Modeling code records:
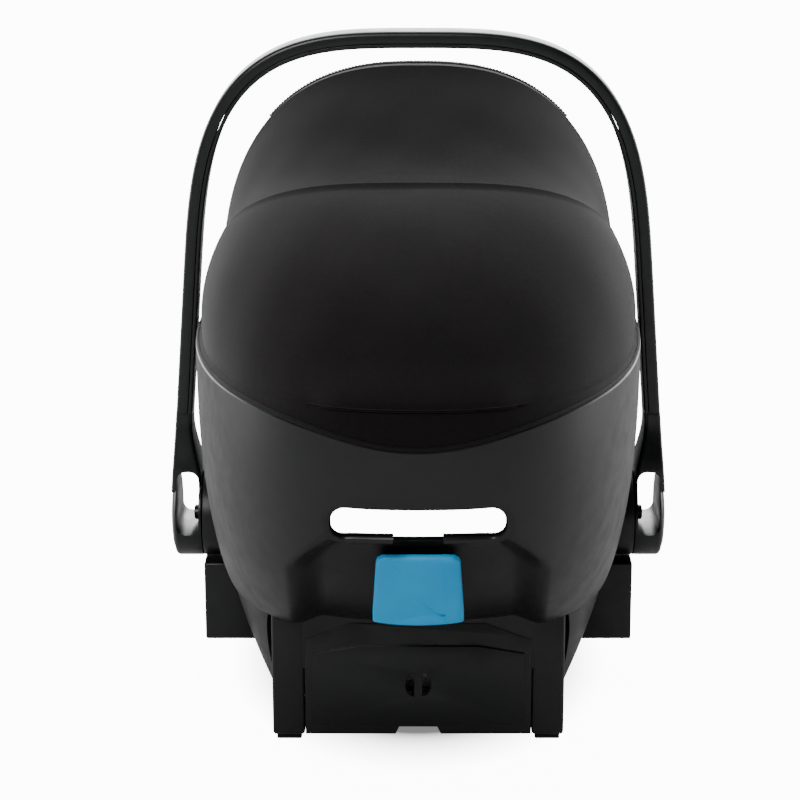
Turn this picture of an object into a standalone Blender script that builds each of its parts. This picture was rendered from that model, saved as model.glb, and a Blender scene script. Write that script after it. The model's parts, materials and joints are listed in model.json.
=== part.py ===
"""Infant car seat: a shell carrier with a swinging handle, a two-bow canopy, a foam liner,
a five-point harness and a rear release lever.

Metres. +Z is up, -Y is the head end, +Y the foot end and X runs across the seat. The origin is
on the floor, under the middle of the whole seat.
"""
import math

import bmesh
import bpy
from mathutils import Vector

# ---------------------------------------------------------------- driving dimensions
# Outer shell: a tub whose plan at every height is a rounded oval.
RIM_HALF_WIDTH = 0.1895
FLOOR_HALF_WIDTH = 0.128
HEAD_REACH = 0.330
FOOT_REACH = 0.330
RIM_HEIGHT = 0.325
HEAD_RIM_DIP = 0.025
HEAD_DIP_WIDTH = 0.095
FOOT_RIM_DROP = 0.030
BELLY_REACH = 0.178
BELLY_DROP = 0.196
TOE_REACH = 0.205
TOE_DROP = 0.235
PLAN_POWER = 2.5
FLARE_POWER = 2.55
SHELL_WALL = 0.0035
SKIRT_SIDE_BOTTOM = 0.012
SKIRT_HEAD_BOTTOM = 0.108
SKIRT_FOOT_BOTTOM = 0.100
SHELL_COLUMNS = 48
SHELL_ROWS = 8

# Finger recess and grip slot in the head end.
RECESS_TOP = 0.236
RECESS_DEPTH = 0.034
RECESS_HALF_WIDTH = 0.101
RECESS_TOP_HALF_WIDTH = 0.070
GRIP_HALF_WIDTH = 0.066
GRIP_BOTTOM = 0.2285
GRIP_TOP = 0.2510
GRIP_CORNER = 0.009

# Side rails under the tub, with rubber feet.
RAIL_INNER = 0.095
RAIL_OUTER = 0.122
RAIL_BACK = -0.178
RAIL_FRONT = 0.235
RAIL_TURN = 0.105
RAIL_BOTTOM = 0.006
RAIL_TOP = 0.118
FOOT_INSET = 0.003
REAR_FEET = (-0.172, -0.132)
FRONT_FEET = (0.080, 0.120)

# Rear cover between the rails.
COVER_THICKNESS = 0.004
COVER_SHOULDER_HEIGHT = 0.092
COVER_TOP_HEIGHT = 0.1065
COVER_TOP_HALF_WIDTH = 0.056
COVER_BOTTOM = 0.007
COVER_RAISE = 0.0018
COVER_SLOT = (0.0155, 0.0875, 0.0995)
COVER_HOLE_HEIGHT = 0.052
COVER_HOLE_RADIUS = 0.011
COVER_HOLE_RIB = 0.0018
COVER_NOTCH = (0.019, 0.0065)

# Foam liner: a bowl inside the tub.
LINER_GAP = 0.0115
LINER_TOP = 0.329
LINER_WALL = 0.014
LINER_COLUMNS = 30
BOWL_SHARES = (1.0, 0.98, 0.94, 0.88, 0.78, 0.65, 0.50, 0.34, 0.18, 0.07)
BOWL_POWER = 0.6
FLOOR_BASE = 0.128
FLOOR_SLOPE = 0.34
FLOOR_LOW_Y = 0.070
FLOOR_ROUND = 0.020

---

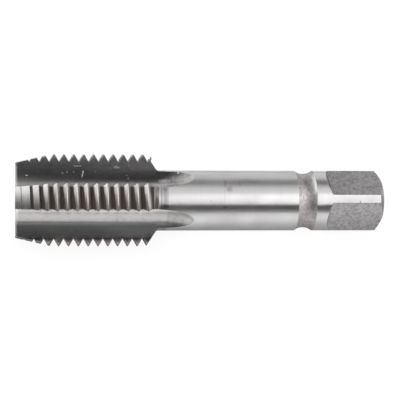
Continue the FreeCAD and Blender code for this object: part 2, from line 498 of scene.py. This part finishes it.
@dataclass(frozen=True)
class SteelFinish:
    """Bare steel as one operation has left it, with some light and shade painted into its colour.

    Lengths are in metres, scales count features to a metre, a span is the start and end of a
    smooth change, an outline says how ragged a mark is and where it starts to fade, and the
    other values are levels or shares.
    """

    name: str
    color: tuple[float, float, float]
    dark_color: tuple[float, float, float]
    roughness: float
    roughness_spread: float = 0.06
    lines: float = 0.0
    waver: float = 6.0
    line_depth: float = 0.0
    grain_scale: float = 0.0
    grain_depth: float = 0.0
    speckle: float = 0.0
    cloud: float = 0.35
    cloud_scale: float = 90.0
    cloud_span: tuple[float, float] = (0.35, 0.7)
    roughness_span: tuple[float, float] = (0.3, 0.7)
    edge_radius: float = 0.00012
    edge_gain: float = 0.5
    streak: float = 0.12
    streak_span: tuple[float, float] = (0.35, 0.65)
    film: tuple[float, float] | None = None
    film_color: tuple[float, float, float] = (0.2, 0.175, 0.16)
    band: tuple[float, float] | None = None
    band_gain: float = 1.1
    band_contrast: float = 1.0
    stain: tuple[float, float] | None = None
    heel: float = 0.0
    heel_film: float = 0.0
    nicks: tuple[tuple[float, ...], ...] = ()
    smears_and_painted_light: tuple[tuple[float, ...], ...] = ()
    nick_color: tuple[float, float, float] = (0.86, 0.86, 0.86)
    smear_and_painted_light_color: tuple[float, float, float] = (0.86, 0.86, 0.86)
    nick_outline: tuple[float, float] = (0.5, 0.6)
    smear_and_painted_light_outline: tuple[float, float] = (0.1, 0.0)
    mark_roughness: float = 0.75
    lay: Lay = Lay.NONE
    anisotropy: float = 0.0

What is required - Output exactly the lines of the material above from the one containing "Turn this picture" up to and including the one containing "from mathutils import Vector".

Exercise solution -
Turn this picture of an object into a standalone Blender script that builds each of its parts. This picture was rendered from that model, saved as model.glb, and a Blender scene script. Write that script after it. The model's parts, materials and joints are listed in model.json.
=== part.py ===
"""Infant car seat: a shell carrier with a swinging handle, a two-bow canopy, a foam liner,
a five-point harness and a rear release lever.

Metres. +Z is up, -Y is the head end, +Y the foot end and X runs across the seat. The origin is
on the floor, under the middle of the whole seat.
"""
import math

import bmesh
import bpy
from mathutils import Vector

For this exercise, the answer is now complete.